Serre-bijoux de Marie-Antoinette

© RMN (Château de Versailles) / © Gérard Blot

Comme tous les visiteurs, Mrs Thrale a pu admirer le serre-bijoux offert à la dauphine en 1770 et placé dans l’alcôve de la chambre de la reine.
Ce cabinet, évoquant ceux du XVIIème siècle, a été réalisé par les Menus-Plaisirs. Le corps principal du meuble, divisé en trois parties, reposait sur un piétement sculpté. Le serre-bijoux était surplombé d’un groupe sculpté représentant la couronne du dauphin. La partie du meuble qui est visible ici correspond au corps principal. Il était entièrement recouvert de velours de Gênes rouge brodé d’or en relief des armes du dauphin et de la dauphine. Aux broderies d’or étaient mêlés des ornements de bronze dont le plus spectaculaire était une grande tête d’Apollon.

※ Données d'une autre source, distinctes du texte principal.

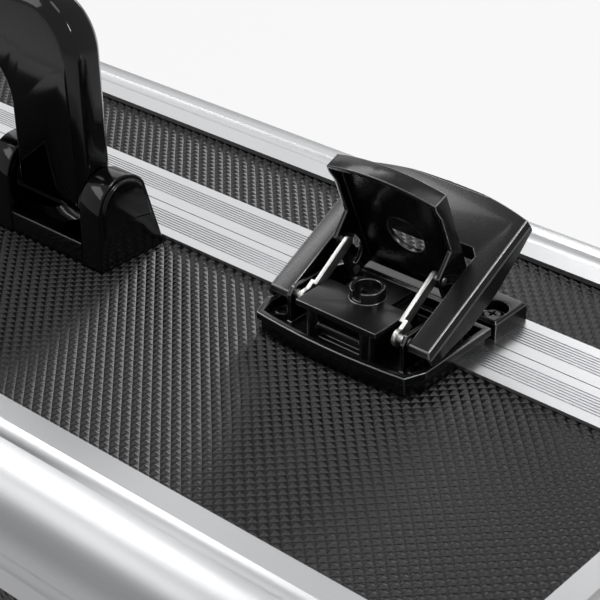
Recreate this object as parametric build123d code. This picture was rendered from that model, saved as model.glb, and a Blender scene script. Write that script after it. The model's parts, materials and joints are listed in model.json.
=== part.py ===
# Carrying case for a desk mixer, standing on its hinge side with the handle up.
# X runs along the case, Y from the base half to the lid half, Z up to the carrying face.
# Each half is a box of textured panels held by aluminium edge bars, posts and closing rails.
# The carrying face holds a bail handle and two key latches, drawn here with the flaps open.
import os
from math import cos, radians, sin, sqrt
from build123d import *

# Overall case, measured over the panel faces
CASE_LENGTH = 586.0
CASE_HEIGHT = 430.0
BASE_DEPTH = 123.2
LID_DEPTH = 68.7
PANEL_THICK = 6.5

# Aluminium edge bars, posts and corner caps
EDGE_PROUD = 1.4
EDGE_LEG = 27.6
EDGE_RADIUS = 16.0
EDGE_SEAT = 16.2
EDGE_INNER_LEG = 23.0
EDGE_SHEET = 1.2
VALLEY_WIDTH = 5.1
VALLEY_DEPTH = 0.5
CAP_LENGTH = 36.0
CAP_WALL = 1.2
CAP_LAP = 5.0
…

Mais je cesse ici ma description qui pourrait être encore longue – et ce n’est pas, chère amie, que le temps que je puis vous accorder s’est enfui. Non il ne faut pas tout vous décrire, car ce serait déflorer votre plaisir. Durant notre dîner, on m’a conté l’histoire d’un voyageur tant passionné du château qu’il avait étudié maintes gravures et lu nombres de récits. Une fois arrivé en ce lieu tant désiré et tant visité en rêve, il finit par être déçu, ce qu’il découvrit n’étant qu’une pâle réplique de sa trop riche imagination ! Ainsi donc je vous laisse ici, en espérant vous trouver en bonne santé à mon retour.

De sa construction à la Révolution, le château de Versailles restera une étape incontournable de tout voyageur entreprenant un « Grand Tour » d’Europe. De par la splendeur de la bâtisse et de ses jardins, mais aussi par son rayonnement culturel, il n’a jamais cessé d’attirer des curieux de tous pays et de tous milieux.